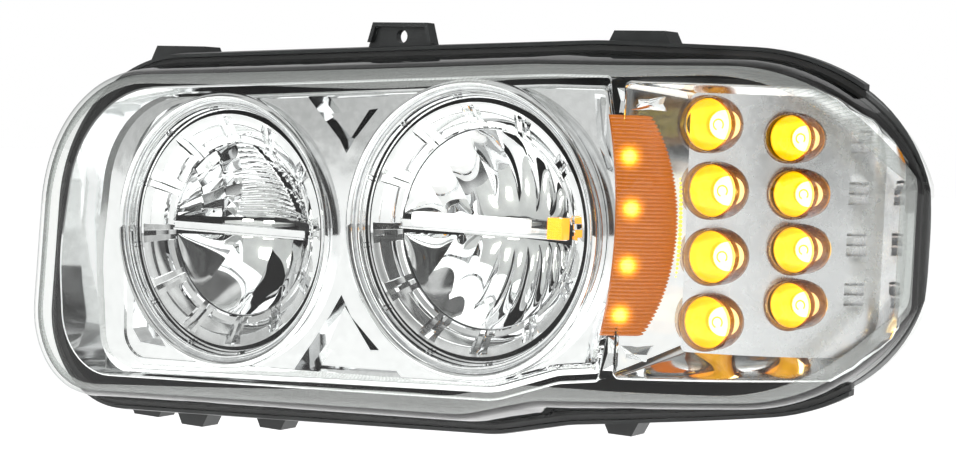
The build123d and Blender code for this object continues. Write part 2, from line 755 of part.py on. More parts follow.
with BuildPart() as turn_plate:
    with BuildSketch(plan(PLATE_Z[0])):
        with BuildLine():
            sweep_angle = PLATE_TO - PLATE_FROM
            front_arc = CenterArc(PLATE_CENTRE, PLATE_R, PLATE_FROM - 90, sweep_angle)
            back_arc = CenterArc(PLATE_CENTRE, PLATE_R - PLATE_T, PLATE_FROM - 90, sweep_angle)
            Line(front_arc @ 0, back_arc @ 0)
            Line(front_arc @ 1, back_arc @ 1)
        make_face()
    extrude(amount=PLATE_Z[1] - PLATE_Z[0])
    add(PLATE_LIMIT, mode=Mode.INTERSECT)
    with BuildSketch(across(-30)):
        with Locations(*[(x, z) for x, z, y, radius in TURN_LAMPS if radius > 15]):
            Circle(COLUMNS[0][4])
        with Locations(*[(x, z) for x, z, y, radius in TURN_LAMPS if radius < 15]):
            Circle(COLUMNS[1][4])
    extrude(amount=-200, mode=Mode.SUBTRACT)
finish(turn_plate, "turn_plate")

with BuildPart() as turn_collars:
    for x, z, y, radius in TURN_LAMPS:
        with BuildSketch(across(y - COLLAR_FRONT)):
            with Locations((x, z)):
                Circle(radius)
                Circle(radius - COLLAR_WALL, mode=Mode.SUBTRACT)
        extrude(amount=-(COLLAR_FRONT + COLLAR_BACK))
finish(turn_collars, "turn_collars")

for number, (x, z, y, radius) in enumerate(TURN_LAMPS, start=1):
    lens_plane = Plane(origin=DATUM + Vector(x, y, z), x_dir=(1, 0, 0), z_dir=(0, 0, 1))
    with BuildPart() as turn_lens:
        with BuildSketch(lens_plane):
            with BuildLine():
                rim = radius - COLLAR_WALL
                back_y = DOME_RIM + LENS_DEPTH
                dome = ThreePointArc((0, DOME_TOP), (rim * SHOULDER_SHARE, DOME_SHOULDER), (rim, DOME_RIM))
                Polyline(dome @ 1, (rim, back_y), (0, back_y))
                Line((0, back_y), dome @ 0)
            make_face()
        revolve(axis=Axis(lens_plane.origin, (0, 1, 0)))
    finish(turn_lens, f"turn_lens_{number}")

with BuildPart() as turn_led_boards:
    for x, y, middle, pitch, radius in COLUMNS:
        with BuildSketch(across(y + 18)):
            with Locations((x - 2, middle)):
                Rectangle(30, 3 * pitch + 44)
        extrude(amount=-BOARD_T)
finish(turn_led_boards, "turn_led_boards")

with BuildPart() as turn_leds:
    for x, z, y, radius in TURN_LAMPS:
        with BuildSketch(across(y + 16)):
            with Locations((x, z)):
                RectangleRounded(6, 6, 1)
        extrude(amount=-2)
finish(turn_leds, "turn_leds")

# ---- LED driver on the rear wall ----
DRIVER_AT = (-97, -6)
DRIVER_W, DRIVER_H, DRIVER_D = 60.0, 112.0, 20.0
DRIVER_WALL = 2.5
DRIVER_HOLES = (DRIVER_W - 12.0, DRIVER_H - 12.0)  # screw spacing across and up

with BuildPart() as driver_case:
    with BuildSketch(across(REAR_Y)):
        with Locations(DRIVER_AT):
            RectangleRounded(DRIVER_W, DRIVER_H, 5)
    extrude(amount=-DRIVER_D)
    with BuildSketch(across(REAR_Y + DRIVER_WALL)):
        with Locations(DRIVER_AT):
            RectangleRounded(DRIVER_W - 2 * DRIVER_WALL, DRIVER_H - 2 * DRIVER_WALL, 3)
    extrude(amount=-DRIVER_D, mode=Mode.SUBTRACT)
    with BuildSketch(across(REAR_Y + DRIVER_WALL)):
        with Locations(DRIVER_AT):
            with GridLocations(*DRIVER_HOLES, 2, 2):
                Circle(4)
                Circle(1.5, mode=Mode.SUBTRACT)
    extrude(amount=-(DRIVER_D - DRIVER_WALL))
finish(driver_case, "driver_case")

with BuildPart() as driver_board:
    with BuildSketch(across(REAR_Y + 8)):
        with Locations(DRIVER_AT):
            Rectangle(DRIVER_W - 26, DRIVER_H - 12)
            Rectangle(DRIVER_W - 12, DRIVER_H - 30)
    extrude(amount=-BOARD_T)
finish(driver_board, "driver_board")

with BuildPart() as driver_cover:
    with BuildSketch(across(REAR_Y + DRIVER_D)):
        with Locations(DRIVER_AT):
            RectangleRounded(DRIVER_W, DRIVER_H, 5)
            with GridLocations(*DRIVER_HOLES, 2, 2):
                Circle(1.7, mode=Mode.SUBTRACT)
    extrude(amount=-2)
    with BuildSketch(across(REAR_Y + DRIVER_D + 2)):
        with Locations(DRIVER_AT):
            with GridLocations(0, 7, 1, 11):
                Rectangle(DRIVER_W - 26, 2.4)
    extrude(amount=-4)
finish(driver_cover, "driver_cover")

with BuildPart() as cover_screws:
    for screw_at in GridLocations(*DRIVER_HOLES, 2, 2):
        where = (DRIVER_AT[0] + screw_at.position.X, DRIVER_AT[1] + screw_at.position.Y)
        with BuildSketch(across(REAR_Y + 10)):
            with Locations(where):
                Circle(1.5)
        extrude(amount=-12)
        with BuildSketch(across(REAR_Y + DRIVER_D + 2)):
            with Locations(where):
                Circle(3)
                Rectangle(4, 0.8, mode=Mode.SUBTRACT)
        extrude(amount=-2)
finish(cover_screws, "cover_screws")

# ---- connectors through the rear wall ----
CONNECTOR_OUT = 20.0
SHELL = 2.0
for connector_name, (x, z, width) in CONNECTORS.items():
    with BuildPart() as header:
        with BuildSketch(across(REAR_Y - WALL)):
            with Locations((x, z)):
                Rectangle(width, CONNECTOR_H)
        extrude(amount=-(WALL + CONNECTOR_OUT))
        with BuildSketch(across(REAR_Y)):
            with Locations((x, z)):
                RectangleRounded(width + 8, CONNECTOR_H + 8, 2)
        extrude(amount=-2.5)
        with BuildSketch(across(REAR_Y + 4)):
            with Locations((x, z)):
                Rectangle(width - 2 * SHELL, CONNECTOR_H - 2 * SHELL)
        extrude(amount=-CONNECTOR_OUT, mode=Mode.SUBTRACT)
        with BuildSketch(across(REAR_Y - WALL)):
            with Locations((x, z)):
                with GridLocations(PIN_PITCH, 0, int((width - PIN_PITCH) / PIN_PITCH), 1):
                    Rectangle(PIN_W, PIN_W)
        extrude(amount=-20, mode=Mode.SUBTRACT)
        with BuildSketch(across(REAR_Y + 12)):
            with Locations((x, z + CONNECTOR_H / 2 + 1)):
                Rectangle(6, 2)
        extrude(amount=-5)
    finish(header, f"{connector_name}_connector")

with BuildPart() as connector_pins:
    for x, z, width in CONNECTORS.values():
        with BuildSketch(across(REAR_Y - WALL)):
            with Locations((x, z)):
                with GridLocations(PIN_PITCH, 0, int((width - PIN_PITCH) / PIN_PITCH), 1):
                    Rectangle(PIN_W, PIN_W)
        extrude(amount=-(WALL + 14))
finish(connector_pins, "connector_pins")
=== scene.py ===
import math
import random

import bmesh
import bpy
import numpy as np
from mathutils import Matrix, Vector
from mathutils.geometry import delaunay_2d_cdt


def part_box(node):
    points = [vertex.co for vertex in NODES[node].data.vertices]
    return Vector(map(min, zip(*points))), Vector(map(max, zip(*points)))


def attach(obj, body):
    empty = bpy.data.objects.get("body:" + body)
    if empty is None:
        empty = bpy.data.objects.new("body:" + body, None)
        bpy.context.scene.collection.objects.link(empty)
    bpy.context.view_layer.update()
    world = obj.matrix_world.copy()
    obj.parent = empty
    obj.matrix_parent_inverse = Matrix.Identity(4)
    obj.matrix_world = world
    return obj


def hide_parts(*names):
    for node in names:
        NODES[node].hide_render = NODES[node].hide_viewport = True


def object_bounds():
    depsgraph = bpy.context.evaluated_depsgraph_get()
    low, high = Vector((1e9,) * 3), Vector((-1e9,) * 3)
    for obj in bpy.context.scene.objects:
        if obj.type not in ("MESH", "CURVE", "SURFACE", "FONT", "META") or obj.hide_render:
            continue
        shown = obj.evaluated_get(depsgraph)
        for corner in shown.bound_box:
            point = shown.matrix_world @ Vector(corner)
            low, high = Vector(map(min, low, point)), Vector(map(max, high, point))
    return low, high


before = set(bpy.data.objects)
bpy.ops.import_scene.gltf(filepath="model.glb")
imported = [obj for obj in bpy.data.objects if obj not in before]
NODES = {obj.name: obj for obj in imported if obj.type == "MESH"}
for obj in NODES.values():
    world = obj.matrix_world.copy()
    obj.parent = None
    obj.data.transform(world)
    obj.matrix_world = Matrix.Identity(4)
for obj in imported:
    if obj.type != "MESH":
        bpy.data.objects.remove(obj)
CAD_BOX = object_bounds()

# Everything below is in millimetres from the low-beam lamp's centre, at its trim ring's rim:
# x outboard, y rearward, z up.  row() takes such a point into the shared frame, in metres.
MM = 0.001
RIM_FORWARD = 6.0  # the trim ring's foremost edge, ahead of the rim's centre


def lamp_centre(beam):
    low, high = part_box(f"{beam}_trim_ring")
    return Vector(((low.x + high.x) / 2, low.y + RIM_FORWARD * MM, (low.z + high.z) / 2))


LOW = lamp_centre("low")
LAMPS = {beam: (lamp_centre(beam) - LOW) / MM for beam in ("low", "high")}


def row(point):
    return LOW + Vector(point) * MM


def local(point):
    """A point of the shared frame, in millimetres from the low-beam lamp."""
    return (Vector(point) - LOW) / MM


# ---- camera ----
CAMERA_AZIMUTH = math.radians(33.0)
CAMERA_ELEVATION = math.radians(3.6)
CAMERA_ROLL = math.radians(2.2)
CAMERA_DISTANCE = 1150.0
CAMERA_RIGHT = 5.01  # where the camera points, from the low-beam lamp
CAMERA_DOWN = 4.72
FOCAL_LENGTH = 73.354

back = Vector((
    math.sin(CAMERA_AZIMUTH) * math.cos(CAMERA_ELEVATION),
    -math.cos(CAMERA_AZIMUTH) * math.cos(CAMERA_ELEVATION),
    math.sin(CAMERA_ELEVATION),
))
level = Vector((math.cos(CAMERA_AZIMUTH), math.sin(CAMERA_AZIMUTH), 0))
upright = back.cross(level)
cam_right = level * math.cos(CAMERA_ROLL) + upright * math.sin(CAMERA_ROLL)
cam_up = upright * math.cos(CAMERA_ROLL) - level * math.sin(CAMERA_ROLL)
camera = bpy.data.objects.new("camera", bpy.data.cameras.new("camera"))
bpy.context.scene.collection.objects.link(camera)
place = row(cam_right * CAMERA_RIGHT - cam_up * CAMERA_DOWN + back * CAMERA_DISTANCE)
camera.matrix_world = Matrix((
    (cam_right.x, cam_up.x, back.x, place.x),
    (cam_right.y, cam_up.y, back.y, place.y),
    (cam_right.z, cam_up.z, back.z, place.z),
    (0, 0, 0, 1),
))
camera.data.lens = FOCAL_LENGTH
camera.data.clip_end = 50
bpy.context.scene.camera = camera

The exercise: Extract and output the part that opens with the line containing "obj.matrix_parent_inverse = Matrix.Identity(4)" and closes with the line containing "RIM_FORWARD = 6.0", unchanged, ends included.

Worked solution:
    obj.matrix_parent_inverse = Matrix.Identity(4)
    obj.matrix_world = world
    return obj


def hide_parts(*names):
    for node in names:
        NODES[node].hide_render = NODES[node].hide_viewport = True


def object_bounds():
    depsgraph = bpy.context.evaluated_depsgraph_get()
    low, high = Vector((1e9,) * 3), Vector((-1e9,) * 3)
    for obj in bpy.context.scene.objects:
        if obj.type not in ("MESH", "CURVE", "SURFACE", "FONT", "META") or obj.hide_render:
            continue
        shown = obj.evaluated_get(depsgraph)
        for corner in shown.bound_box:
            point = shown.matrix_world @ Vector(corner)
            low, high = Vector(map(min, low, point)), Vector(map(max, high, point))
    return low, high


before = set(bpy.data.objects)
bpy.ops.import_scene.gltf(filepath="model.glb")
imported = [obj for obj in bpy.data.objects if obj not in before]
NODES = {obj.name: obj for obj in imported if obj.type == "MESH"}
for obj in NODES.values():
    world = obj.matrix_world.copy()
    obj.parent = None
    obj.data.transform(world)
    obj.matrix_world = Matrix.Identity(4)
for obj in imported:
    if obj.type != "MESH":
        bpy.data.objects.remove(obj)
CAD_BOX = object_bounds()

# Everything below is in millimetres from the low-beam lamp's centre, at its trim ring's rim:
# x outboard, y rearward, z up.  row() takes such a point into the shared frame, in metres.
MM = 0.001
RIM_FORWARD = 6.0  # the trim ring's foremost edge, ahead of the rim's centre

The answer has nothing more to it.